Imersão no universo do desejo, que se sobrepõe à realidade, construção de símbolos que
ganham vida própria e a busca inconsciente por mitos subjacentes. Esses são alguns dos
temas de Gradiva de Wilhelm Jensen, livro de impacto e narrativa singular, que inspirou
nomes como Sigmund Freud, Carl G. Jung e André Breton a reelaborarem suas pesquisas
no campo da psicanálise, simbolismo, arte e pensamento revolucionário.
O enredo de Gradiva - uma fantasia pompeiana (1903), com tradução de Claudio Willer e
Diogo Cardoso, gira em torno de uma viagem desencadeada a partir de um sonho e
permeada por elementos oníricos. Gradiva é o nome de uma peça gravada em baixo-relevo
e estudada pelo arqueólogo Norbert Hanold, que parte para Pompeia em busca dos
vestígios da mulher que teria dado origem a esse objeto.
Willer, que apresenta esta edição, destaca que “o sonho não-sonhado” de Jensen “entra na
categoria das narrativas oníricas pela qualidade poética das descrições de recantos
mediterrâneos. E também por inconsistências, ou ao menos pelo desprezo por algumas
regras que norteiam a narrativa realista”.
Ao trazer na narrativa as intersecções do inconsciente na realidade, a obra teve forte
impacto nos estudos psicanalíticos. Apresentado à narrativa por Jung, Freud dedicou a ela
o ensaio Delírio e sonhos na Gradiva de Jensen (1907).
Além de impulsionar a repercussão da obra, o tratamento de Freud sobre esse texto,
segundo Willer, tem como principal contribuição seu valor epistemológico, ao trabalhar o
conceito de sobredeterminações. “O criador da psicanálise mostrou que tudo pode ser outra
coisa; que todos os signos e coisas que aceitamos tem significados adicionais.”

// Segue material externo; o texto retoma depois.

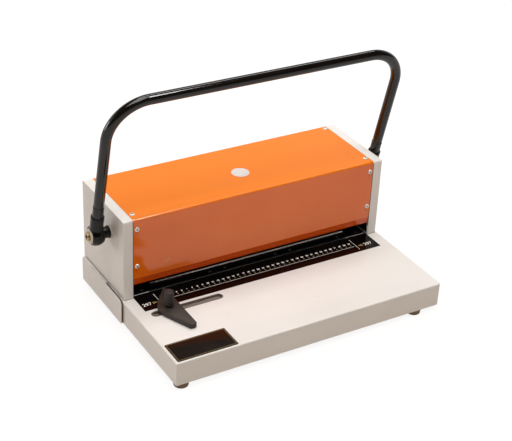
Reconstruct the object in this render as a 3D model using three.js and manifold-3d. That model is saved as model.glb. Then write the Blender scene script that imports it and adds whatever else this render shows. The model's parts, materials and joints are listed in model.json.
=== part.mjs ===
// Coil binding machine: a bench punch that makes a row of round holes along the edge of a stack of paper.
// A handle on a cross shaft turns two cams, the cams press a ram down, and the ram drives
// thirty-nine punches through three guide blocks into one die plate. Two springs lift the ram again.
// Millimetres, X along the machine, Y to the back, Z up.
// The building frame has X = 0 midway between the side panels, Y = 0 at their front faces
// and Z = 0 on the desk. The finished group is moved so that its origin is under the middle of the whole.
import * as THREE from "three";
import { mergeVertices } from "three/addons/utils/BufferGeometryUtils.js";
import Module from "manifold-3d";

const wasm = await Module();
wasm.setup();

// Clearances and drafting values
const runGap = 0.3; // between pieces that move past each other or are built separately
const cutOverrun = 4; // how far a cutting body reaches past what it cuts
const weldDistance = 0.001; // vertices closer than this are one vertex
const arcSteps = 4; // straight pieces in a small rounded corner
const roundSides = 16; // sides of a visible round piece
const plainSides = 12; // sides of a post, a foot and a screw head
const boreSides = 8; // sides of a punch, a punch bore and a screw shank
const discSides = 24;
const hexSides = 6;
const shallowSteps = 2; // straight pieces in a corner that hardly shows

// Base: one inverted tray of folded sheet on four feet
const baseLeftMargin = 1.8; // the base past the left side panel
const baseRightMargin = 3.3; // and past the right one
const tableDepth = 146.9; // table in front of the side panels
const housingDepth = 120.8; // side panels and cover, front to back
const skirtHeight = 32;
const footHeight = 8;
const baseSheet = 1.2;
const baseBend = 1.8; // outer radius where the table folds into a skirt
const seamCornerRadius = 4.6; // the upright front corner on the right, which is rounded
const plainCornerRadius = 1; // the other upright corners
const baseFlange = 18; // inward flange along the foot of the skirts

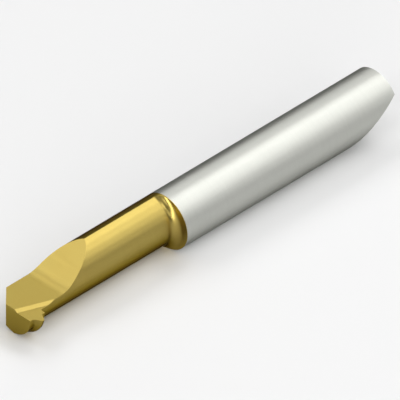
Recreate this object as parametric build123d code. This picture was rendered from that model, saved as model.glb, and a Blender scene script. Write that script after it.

A recepção entre os surrealistas de Paris colocou Gradiva em outro patamar, relacionado às
pesquisas do inconsciente na elaboração artística e na libertação humana, ao identificá-la
com a categoria de acaso objetivo, “o que ocorre quando o desejo se sobrepõe à realidade,
configurando-a”, destaca Willer. O conceito foi elaborado por Breton em 1932 em Les Vases
communicants [Os vasos comunicantes].
O ensaio de Elvio Fernandes, que completa a edição, aponta Gradiva como uma ilustração
das mais contundentes desse conceito, “a realização do desejo mais íntimo”, e destaca que
a potência poética da narrativa “engendra leituras apaixonantes e apaixonadas, sobretudo
no que diz respeito às suas relações com a psicanálise, as ciências ocultas, a mitologia e o
surrealismo”.
Tal foi a importância atribuída por André Breton à obra de Jensen, que o poeta deu o nome
de Gradiva à galeria de arte que abriu em 1937, no número 31 da rue du Seine em Paris.
Marcel Duchamp projetou a entrada principal da galeria com a forma de dois amantes que
caminham abraçados.
“Sobre a ponte que reconecta o sonho à realidade, ‘erguendo ligeiramente seu vestido com
a mão esquerda’: GRADIVA. Nos confins da utopia e da verdade, isto é, no coração da vida:
GRADIVA”, escreve Breton no texto de inauguração da galeria, também presente nesta
edição.
Para o jornalista e crítico cultural Bruno Yutaka Saito, que assina a orelha, com Breton,
Duchamp e outros artistas ligados ao surrealismo, Gradiva “supera a patologia” que permeia
a análise de Freud sobre a obra. “Mais do que título de livro e personagem do delírio de
Hanold, Gradiva virou um símbolo cultural. Foram mais de dezoito séculos para que Hanold
encontrasse sua paixão rediviva. E desde então já se passou pouco mais de um século
para que Gradiva chegasse até nós.”
É a Gradiva de Breton e dos surrealistas que a presente edição apresenta aos leitores,
conforme destaca Marcus Rogério Salgado na quarta capa. “Acompanhemos, pois, nesta
arqueologia do olhar desejante, Gradiva, aquela que avança, e todos que seguiram, desde
então, em seu encalço: Freud, Breton, Max Ernst, Éluard, Dalí, André Masson e, é claro, o
apaixonado sonhador Hanold. Diante de nossos olhos, eis Gradiva Rediviva.”